Depuis des décennies, l'arsenal chimique russe suscite des inquiétudes au sein de la communauté internationale. Les récents événements survenus lors du conflit entre la Russie et l'Ukraine ont ravivé ces craintes, mettant en lumière l'utilisation d'armes incapacitantes telles que l'emploi de gazs lacrymogènes.
En effet, selon les forces ukrainiennes, les troupes russes auraient récemment employé des grenades K-51 contenant de la chloropicrine, un composé ayant des propriétés irritantes, lors de leurs attaques contre les positions de Kiev.

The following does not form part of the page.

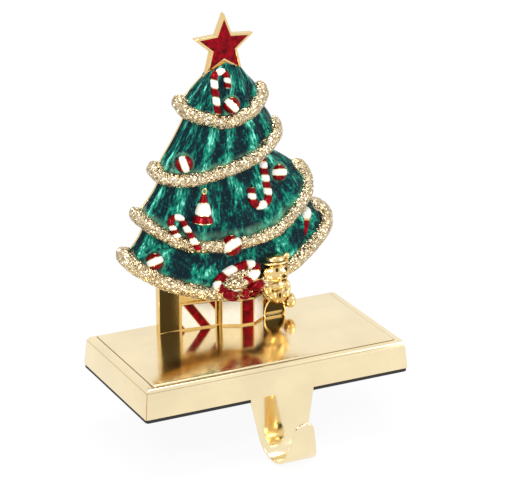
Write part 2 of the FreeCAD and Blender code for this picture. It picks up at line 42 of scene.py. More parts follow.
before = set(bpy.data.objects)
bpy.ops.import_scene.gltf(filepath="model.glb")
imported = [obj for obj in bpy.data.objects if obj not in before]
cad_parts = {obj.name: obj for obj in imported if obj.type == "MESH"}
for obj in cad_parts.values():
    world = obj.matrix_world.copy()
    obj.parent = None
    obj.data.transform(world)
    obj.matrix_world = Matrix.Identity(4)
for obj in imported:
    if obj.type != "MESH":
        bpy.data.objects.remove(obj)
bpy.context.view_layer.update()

D'un autre côté, le ministère russe de la Défense a accusé les forces armées ukrainiennes d'avoir utilisé des grenades chimiques de fabrication américaine, prétendument remplies de gaz CS, contre les troupes russes. Le gaz CS est un agent chimique inflammable utilisé comme gaz lacrymogène, mais son utilisation comme arme de guerre est interdite par la convention des Nations unies sur les armes chimiques.
Ces incidents rappellent un sombre épisode : l'utilisation du Kolokol-1, un opioïde synthétique développé par l'Union soviétique dans les années 1970.
Le Kolokol-1 a été utilisé par les forces spéciales russes lors de l'assaut au théâtre de Moscou en octobre 2002, dans le but de mettre fin à une prise d'otages au cours de laquelle une cinquantaine de tchétchènes lourdement armés avaient pris environ 800 personnes en otage.
Cependant, l'issue de cette opération s'est révélée tragique, avec la mort de plus de 130 otages, principalement à cause de la mise en œuvre de cette substance incapacitante.
La composition exacte du Kolokol-1 reste un mystère, les autorités russes n'ayant jamais divulgué ses composants.
Des analyses indépendantes ont révélé la présence de deux opioïdes puissants, le carfentanil et le rémifentanil, au lieu des dérivés de fentanyl initialement suspectés. Ces substances, utilisées à des fins médicales comme anesthésiques sur de gros mammifères, ont été combinées dans un anesthésique halogéné, l'alothane, pour créer un aérosol incapacitant, ..."un brouillard gris" comme l'ont rapporté les rares survivants de l'époque.
Rappelons ici que le carfentanil ou carfentanyl, aussi connu comme le 4-carbométhoxyfentanyl, est un opioïde synthétique à l'effet 100 fois plus intense que le fentanyl et 10 000 fois plus intense que la morphine, ce qui en fait un des opioïdes les plus puissants disponibles dans le commerce.
Sa dose létale pour l'homme n'est que de 20 microgrammes.
L'alothane est quant à lui un anesthésique aujourd'hui abandonné par le monde médical en raison de ses forts risques secondaires et de la difficulté à maîtriser un dosage efficient.
Le développement du Kolokol-1 remonte aux années 1970, dans un centre de recherche secret de l'armée russe à Léningrad. Les tests de dispersion de la substance ont été effectués dans le métro de Moscou et de Novossibirsk, utilisant des méthodes controversées impliquant des bactéries inoffensives. De plus, des documents suggèrent que cette substance aurait été envisagée lors de la tentative de putsch de Moscou en 1991.
À l'issue de l'assaut tragique du théâtre de Moscou, les autorités russes ont tenté d'expliquer le nombre élevé de victimes parmi les otages en invoquant l'état d'épuisement de ces derniers après plusieurs jours de captivité. Cependant, l'utilisation d'un opioïde aussi puissant dans un environnement où de nombreux civils étaient présents soulève des questions sur les méthodes et les motivations derrière cette décision.
Les récents incidents impliquant des munitions incapacitantes lors du conflit en Ukraine mettent en lumière la persistance de cette menace.
L'utilisation d'armes chimiques, même à des fins incapacitantes, reste une violation grave des conventions internationales. La communauté internationale doit redoubler d'efforts pour surveiller et prévenir toute utilisation future d'armes chimiques, afin d'éviter une tragédie similaire à celle du théâtre de Moscou en 2002, que ce soit à l'encontre de civils mais aussi sur des théâtres de combat.